When you’re going on maternity leave to have a baby, it’s likely your finances will be pretty tight. You might be able to claim Statutory Maternity Pay (SMP) if you’ve been working for your employer for a while and this could help with the cost of raising your child.
But if you’ve not been working for your employer for long enough or you’re self-employed, you could get Maternity Allowance instead. The rules around who can claim this are quite confusing so let’s take a look at who the benefit is for and how much you could get.
Who’s it for?
Maternity Allowance is for some women who have recently given birth or who are due to have a baby, and who don’t qualify for SMP. This could be if you:
• have just quit work to have your baby
• are self-employed, or
• don’t earn over the threshold to get SMP.
You’ll have to have been employed or self-employed for at least 26 weeks of the 66 weeks before your baby is due. These 26 weeks don’t have to be in one block – they can be split up throughout the 66 weeks and they don’t even have to be for the same employer.
To qualify for Maternity Allowance, you’ll also need to have earned an average of £30 a week for 13 weeks of 66 weeks before your due date. These 13 weeks don’t have to be in a row either, so don’t worry if you had a break for a few weeks. If you’re eligible, you can claim Maternity Allowance any time after you’re 26 weeks pregnant.
If you’re not eligible for Maternity Allowance, you might still be able to claim a lower rate Maternity Allowance.
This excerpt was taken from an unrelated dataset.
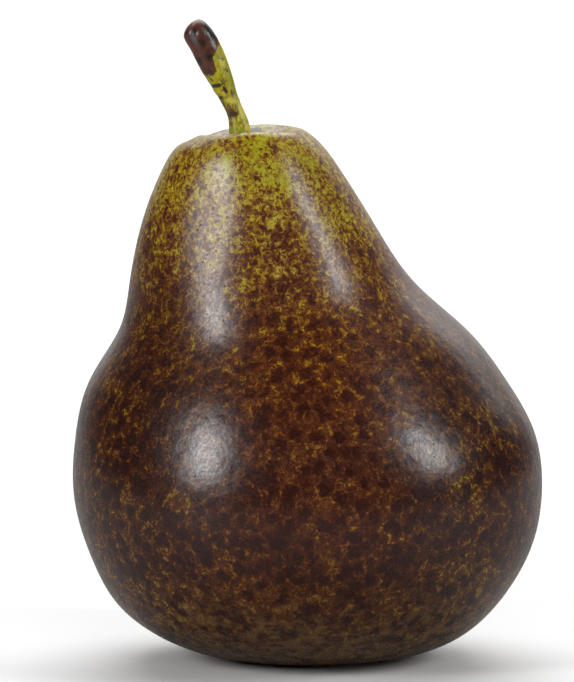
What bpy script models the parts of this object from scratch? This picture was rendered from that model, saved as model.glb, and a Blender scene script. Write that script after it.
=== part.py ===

You’ll be able to get this if you:
• are married or in a civil partnership
• are not employed or self-employed
• do some unpaid work for your self-employed spouse or civil partner, and
• have a partner who is registered as self-employed and pays Class 2 National Insurance.
This applies to the 66 weeks before your baby is born and you’ll have to meet the criteria for at least 26 of these weeks. You could claim this lower rate Maternity Allowance for 14 weeks if you qualify.
What you could claim
The higher rate of Maternity Allowance is £139.58 a week or 90% of your average weekly earnings for up to 39 weeks. You’ll get whichever is less so if you typically earn over £155 a week, your Maternity Allowance will be capped at £139.58 a week.
If you only qualify for the lower rate Maternity Allowance, you’ll be able to get £27 a week for up to 14 weeks. Maternity Allowance is paid once every two or four weeks so if you usually get paid fortnightly, you might have to adjust your budgeting to cope.